▸ Records with modeling code:
########################################

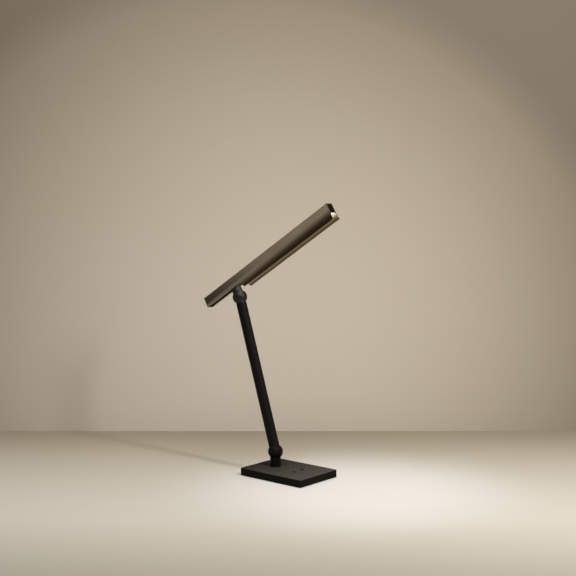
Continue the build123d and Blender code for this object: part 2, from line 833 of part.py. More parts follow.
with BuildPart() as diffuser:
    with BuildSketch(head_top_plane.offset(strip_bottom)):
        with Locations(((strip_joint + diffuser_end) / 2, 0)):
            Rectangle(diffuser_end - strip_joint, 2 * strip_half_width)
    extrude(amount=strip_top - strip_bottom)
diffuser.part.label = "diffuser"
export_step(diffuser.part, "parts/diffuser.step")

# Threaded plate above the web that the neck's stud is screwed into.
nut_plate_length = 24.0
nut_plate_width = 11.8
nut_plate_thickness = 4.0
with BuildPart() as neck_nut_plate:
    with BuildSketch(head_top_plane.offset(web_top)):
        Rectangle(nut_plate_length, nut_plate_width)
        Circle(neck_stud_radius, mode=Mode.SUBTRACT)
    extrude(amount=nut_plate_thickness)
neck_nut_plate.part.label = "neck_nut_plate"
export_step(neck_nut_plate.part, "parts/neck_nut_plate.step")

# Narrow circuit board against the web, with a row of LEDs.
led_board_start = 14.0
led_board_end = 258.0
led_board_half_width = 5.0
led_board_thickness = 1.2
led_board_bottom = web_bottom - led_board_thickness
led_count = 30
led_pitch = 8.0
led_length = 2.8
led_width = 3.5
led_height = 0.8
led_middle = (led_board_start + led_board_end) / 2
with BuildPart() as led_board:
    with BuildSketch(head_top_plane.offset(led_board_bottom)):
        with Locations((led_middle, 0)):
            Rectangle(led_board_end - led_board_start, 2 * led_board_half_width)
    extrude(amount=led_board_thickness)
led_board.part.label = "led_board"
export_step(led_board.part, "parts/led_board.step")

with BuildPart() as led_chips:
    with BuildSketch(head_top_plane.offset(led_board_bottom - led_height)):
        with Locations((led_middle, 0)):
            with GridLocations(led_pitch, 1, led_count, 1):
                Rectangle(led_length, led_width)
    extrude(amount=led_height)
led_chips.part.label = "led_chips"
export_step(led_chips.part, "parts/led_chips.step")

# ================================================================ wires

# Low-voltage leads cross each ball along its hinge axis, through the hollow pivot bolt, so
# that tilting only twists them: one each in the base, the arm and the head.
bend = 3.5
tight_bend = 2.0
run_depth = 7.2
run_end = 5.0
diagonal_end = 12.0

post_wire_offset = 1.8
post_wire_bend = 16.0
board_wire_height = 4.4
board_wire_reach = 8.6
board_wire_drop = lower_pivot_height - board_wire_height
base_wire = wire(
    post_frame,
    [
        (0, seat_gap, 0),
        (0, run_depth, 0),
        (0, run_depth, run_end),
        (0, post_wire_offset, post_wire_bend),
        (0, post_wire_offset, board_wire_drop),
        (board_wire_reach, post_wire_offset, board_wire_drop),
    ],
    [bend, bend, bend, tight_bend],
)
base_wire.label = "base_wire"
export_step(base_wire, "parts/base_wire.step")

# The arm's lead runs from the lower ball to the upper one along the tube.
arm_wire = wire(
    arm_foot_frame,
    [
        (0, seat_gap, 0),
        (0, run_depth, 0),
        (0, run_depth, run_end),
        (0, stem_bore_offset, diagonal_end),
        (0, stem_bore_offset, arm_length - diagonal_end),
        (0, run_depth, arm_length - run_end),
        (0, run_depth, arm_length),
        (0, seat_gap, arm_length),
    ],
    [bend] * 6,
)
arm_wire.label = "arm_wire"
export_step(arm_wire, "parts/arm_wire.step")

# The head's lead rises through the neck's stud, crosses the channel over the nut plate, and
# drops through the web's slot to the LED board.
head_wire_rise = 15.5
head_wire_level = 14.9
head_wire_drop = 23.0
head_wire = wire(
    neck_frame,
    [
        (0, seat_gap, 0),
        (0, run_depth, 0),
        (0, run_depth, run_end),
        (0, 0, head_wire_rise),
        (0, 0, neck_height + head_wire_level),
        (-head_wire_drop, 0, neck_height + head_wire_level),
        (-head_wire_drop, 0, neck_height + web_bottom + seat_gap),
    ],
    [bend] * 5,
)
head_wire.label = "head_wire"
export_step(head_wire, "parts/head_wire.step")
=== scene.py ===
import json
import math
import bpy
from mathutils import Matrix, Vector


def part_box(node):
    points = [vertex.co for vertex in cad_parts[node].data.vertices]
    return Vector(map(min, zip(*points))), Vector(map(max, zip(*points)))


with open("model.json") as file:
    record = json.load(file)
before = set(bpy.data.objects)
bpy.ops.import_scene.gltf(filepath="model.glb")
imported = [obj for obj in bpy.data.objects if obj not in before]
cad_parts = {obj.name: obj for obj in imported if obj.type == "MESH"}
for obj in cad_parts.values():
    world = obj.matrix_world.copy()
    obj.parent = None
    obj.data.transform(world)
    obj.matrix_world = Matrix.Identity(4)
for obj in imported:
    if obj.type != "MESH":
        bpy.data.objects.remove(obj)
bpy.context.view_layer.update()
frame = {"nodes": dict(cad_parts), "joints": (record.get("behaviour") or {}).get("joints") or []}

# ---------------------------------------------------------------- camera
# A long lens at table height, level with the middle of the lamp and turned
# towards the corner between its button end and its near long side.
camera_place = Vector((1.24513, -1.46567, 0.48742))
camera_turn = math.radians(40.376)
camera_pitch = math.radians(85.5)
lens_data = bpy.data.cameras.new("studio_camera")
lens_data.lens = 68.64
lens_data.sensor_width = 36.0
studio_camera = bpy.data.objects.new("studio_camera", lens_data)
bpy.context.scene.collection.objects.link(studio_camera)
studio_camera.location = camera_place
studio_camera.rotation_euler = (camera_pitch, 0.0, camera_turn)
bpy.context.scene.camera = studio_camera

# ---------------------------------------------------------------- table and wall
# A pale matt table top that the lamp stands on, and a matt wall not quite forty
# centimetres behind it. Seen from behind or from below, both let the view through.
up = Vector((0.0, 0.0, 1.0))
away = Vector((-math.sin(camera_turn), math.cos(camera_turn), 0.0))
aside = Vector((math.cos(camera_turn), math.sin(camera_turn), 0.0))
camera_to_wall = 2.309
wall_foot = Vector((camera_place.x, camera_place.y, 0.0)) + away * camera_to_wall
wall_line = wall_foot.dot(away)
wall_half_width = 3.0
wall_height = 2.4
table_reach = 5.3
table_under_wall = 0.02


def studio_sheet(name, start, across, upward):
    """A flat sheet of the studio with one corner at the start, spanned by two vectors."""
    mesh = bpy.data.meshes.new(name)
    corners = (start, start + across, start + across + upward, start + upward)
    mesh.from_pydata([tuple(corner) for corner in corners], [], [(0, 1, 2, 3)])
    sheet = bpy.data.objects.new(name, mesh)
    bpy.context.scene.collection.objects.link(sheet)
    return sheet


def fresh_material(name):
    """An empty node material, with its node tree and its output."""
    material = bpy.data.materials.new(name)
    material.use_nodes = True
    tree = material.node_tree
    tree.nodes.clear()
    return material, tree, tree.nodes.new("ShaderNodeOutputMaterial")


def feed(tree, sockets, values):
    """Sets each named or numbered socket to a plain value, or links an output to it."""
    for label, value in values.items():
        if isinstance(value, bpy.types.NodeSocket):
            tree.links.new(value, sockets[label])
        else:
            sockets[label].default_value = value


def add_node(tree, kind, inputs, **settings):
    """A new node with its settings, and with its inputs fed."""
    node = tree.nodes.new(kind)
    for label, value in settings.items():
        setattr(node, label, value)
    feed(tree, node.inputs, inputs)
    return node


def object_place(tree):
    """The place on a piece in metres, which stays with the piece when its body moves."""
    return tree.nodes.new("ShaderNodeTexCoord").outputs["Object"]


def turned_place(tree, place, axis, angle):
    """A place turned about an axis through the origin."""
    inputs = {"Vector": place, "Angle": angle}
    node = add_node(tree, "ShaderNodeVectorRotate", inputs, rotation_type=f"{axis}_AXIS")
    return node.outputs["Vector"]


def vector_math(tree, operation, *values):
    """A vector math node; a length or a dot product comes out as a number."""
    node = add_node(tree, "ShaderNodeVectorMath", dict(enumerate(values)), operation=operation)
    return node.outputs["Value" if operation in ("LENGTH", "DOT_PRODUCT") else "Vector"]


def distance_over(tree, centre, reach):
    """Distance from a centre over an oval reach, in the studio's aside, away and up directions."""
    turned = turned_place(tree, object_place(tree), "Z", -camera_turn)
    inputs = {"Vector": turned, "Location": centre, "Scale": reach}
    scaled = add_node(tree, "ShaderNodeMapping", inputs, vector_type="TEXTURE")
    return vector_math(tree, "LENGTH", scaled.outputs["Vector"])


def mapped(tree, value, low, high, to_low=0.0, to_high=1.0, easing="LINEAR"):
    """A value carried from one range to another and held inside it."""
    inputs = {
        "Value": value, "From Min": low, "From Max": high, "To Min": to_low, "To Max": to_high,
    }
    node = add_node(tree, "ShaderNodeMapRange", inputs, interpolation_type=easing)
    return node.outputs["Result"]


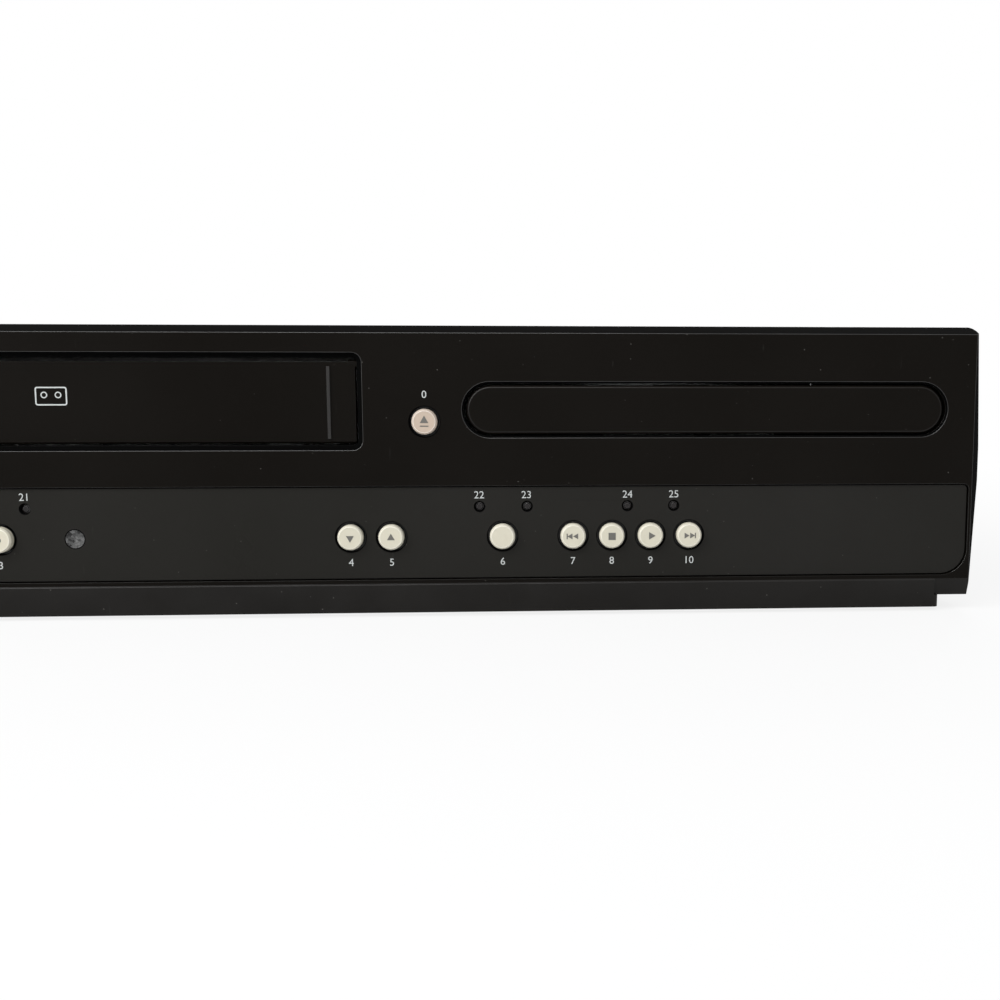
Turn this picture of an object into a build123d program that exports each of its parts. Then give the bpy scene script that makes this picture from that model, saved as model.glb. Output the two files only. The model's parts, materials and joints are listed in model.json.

########################################

▸ THE TASK:
In the listing above, locate the line containing "# The arm's" and the line containing "bpy.data.objects.remove(obj)", then transcribe both and every line between them verbatim.

▸ IN RESPONSE:
# The arm's lead runs from the lower ball to the upper one along the tube.
arm_wire = wire(
    arm_foot_frame,
    [
        (0, seat_gap, 0),
        (0, run_depth, 0),
        (0, run_depth, run_end),
        (0, stem_bore_offset, diagonal_end),
        (0, stem_bore_offset, arm_length - diagonal_end),
        (0, run_depth, arm_length - run_end),
        (0, run_depth, arm_length),
        (0, seat_gap, arm_length),
    ],
    [bend] * 6,
)
arm_wire.label = "arm_wire"
export_step(arm_wire, "parts/arm_wire.step")

# The head's lead rises through the neck's stud, crosses the channel over the nut plate, and
# drops through the web's slot to the LED board.
head_wire_rise = 15.5
head_wire_level = 14.9
head_wire_drop = 23.0
head_wire = wire(
    neck_frame,
    [
        (0, seat_gap, 0),
        (0, run_depth, 0),
        (0, run_depth, run_end),
        (0, 0, head_wire_rise),
        (0, 0, neck_height + head_wire_level),
        (-head_wire_drop, 0, neck_height + head_wire_level),
        (-head_wire_drop, 0, neck_height + web_bottom + seat_gap),
    ],
    [bend] * 5,
)
head_wire.label = "head_wire"
export_step(head_wire, "parts/head_wire.step")
=== scene.py ===
import json
import math
import bpy
from mathutils import Matrix, Vector


def part_box(node):
    points = [vertex.co for vertex in cad_parts[node].data.vertices]
    return Vector(map(min, zip(*points))), Vector(map(max, zip(*points)))


with open("model.json") as file:
    record = json.load(file)
before = set(bpy.data.objects)
bpy.ops.import_scene.gltf(filepath="model.glb")
imported = [obj for obj in bpy.data.objects if obj not in before]
cad_parts = {obj.name: obj for obj in imported if obj.type == "MESH"}
for obj in cad_parts.values():
    world = obj.matrix_world.copy()
    obj.parent = None
    obj.data.transform(world)
    obj.matrix_world = Matrix.Identity(4)
for obj in imported:
    if obj.type != "MESH":
        bpy.data.objects.remove(obj)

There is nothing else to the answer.